Empire’s Labor Cover

Empire’s Labor

The Global Army that Supports U.S. Wars

Adam Moore

Cornell University Press, Ithaca, New York, 2019, 264 pages

Book Review published on: March 13, 2020

Empire’s Labor: The Global Army that Supports U.S. Wars by Adam Moore is a unique, behind-the-scenes look at contracted labor that supports U.S. military operations in the recent conflicts in Iraq and Afghanistan.

Moore begins the book with an overview of contracted labor supporting U.S. wars in overseas operations. However, there is much missing context and omitted information that sets a manipulative and biased tone for the book to the informed reader. He omits the presidential directive or force limits that require contracted labor to meet specific project requirements. When Moore discusses the significant amount of private security contractors, he omits the detail that much of their job responsibility includes base security and personal security for high-level officials. Many times early on he discusses the contracted labor force as part of U.S. military operations, which manipulates the reader into thinking contractors are engaged in combat operations when the vast majority maintain logistics or support operations. Later in the book, he changes focus and highlights that most of the labor force is logistics operations.

Moore focuses primarily on labor from Bosnia and the Philippines because the cultures, supply chains, and contracting practices for each country are so opposite. The access Moore has to the information is evident and he provides truly first-hand observations and insights into Bosnian and Filipino citizens who served as contractors in Iraq and Afghanistan.

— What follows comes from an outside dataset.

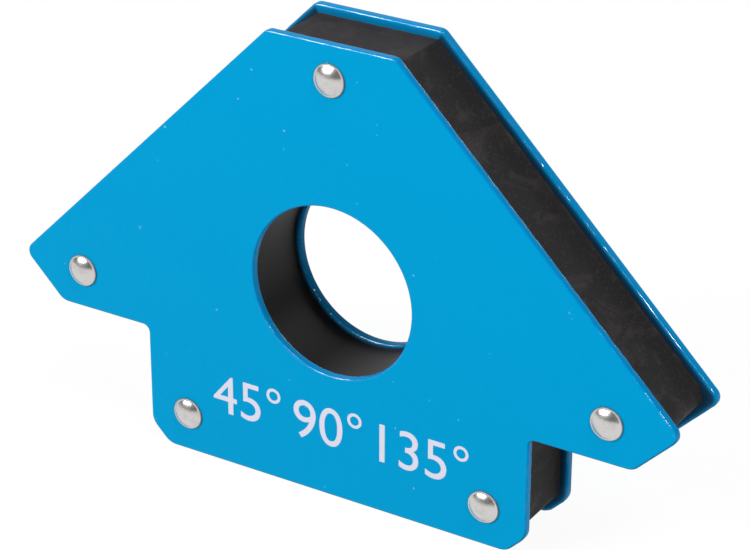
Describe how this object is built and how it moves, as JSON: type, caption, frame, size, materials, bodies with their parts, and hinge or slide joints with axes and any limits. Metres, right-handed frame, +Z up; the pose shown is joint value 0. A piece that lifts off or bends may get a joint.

From the overview, Moore looks at the history of contracted labor beginning with the Revolutionary Army through the U.S. efforts to fight Ebola. He then looks at the colonial roots of contracted labor mainly from the Philippines, which had a policy of exporting labor to bring money back to the country. His redefining of the term “empire” and arguable claim that the United States has a military empire is not needed to explain the excellent work in the remainder of the book.

Moore uses well-researched analysis from other reports, personal visits to Iraq and Afghanistan, and many interviews to get to the all-too-often overlooked personal aspect of the people who are the contracted labor. He provides details of the contracted labor supply chain from Bosnia and the Philippines. He details the pathways from web recruiting, recruiting agency tactics, airline flights, customs, etc. His interviews recount stories of people who spend weeks outside recruiting offices to find out if they have a job, only to be on a plane for Iraq six hours later without an opportunity to say farewell to their families. He examines the types of contracts different countries receive and how these contracts impact benefits and pay. Moore provides detailed accounts from personal interviews about the “dark routes” that companies use to get labor from prohibited countries and some of the human trafficking issues. He ends the book on a very personal level by examining life in the labor camps where the contracted laborers live, their issues with food from their home countries, laborers “jumping” between contracts for better benefits, and how many of them have advocated for change and pay by holding strikes against their companies.

Moore’s last chapter addresses the impacts of the labor on families of the contractors at home and on the individual after redeploying. While U.S. soldiers deploy for nine- to twelve-month tours, many contractors spend years in the conflict zone enduring hardships, loneliness, and not seeing their children. Some Filipino laborers were caught in Iraq after the country put a travel ban on citizens preventing them from going to Iraq. Those in country could neither go home on their allowed leave nor could they come back to their jobs. Many saw their kids grow up on laptop screens. Moore examines what happens to contracted laborers when they return with mental issues, their adjustments back to their lives after the money runs out, and their divorce rates. Many Filipinos say the sacrifice is worth it to be able to build a home and put kids in private schools while Bosnians have trouble adjusting in a country with little employment opportunity. These issues bring to light the ethical questions of what responsibility the United States has, if any, to the contracted labor force that provides service to America’s security objectives.

The overarching strength of the book is the broad research and in-depth, personal, and varied interviews of contractors who give their insights into the topics of the book. The book would not be as valuable without that level of detail and perspective that Moore brings to the text. The biggest weakness is the omissions and partial context in the stage-setting opening chapter. Once past that, the rest of the book is eye-opening and thought-provoking. I highly recommend this book to anyone in the U.S. Army Contracting fields as well as Army Service Component Command leadership to have a better understanding about the impacts of the labor force conducting operations to support the military and U.S. efforts.